Creating the reference file and index for Karma

Karma uses both a binary genome reference and a word index for performing read mapping.

To prepare a genome reference for use by karma, concatenate the FASTA format chromosome reference files into a single file. There may be one or more in the resulting file.

For our example here, we'll build a reference for the Human chromosome 21.
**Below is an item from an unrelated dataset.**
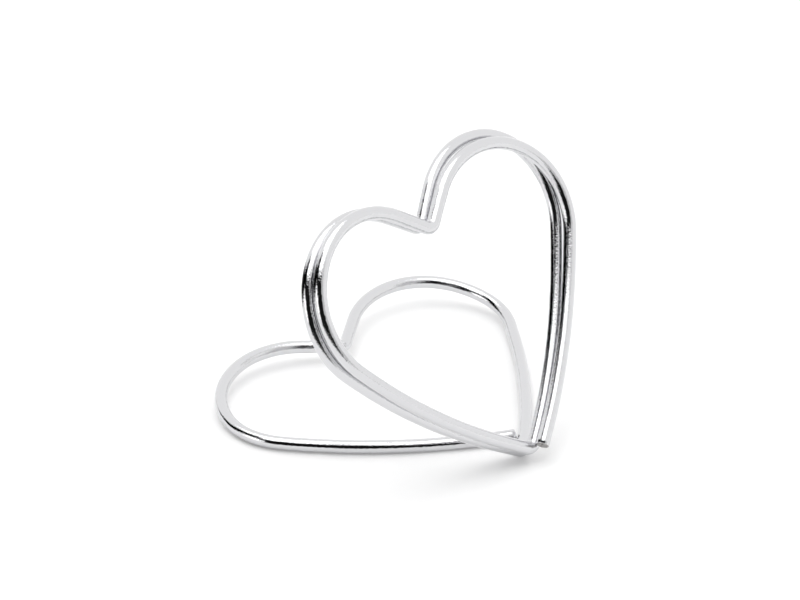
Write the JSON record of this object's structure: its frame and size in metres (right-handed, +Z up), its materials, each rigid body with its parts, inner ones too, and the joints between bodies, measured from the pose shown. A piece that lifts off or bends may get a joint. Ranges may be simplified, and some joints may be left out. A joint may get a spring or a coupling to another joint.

Creating the binary version of the reference and the word index can be done with a single command:

karma --createIndex --reference Homo_sapiens.NCBI36.49.dna.chromosome.21.fa.gz

At this point, five files will be created alongside the reference file:

  • Homo_sapiens.NCBI36.49.dna.chromosome.21.umfa
  • Homo_sapiens.NCBI36.49.dna.chromosome.21.umwihi
  • Homo_sapiens.NCBI36.49.dna.chromosome.21.umwiwp
  • Homo_sapiens.NCBI36.49.dna.chromosome.21.umwhl
  • Homo_sapiens.NCBI36.49.dna.chromosome.21.umwhr

All five are binary files and may be large. For the combined NCBI build 36 reference, using the default arguments, the five files are about 1.5GB, 4.0GB, 11GB, 1.2GB, and 1.2GB respectively.
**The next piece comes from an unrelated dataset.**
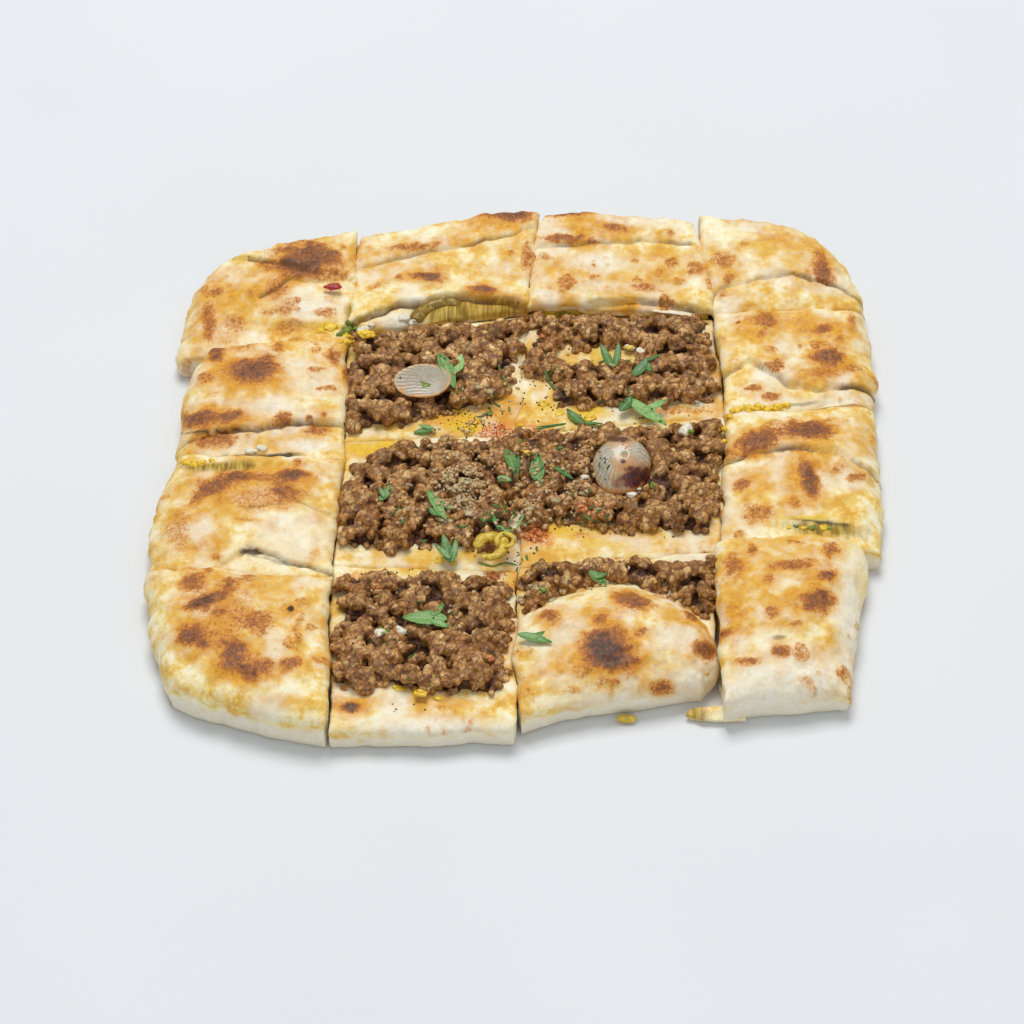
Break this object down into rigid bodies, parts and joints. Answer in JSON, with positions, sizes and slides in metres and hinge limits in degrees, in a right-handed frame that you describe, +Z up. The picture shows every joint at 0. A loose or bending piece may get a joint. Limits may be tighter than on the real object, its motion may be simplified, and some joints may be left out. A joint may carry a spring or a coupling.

For a larger reference, you will need large amounts of RAM. At a minimum, even with a truncated reference, you will need at least 8GB of RAM to avoid excess paging. The actual amount of RAM used is largely determined by the relationship between the chosen index work length (--wordSize defaults to 15) and the number of times each of the permutations of that length occur in the reference genome.

To support shorter read lengths, a smaller word index size should be chosen. You must allow for at least two index words to be found in each read, so for example, if you wish to map 25 base reads, you must use an index created using --wordSize 12.

Karma uses adaptive index word choices, so any whole word in the read may be a reasonable candidate. This means that if you know you will be mapping reads that are only 70 bases in length, for example, that a 16-mer index wordsize might make sense (this consumes more RAM, however).

For the human genome, word lengths from 12 to 15 make the most sense for todays computers. On 64GB RAM machines, it might make sense to try additional bases.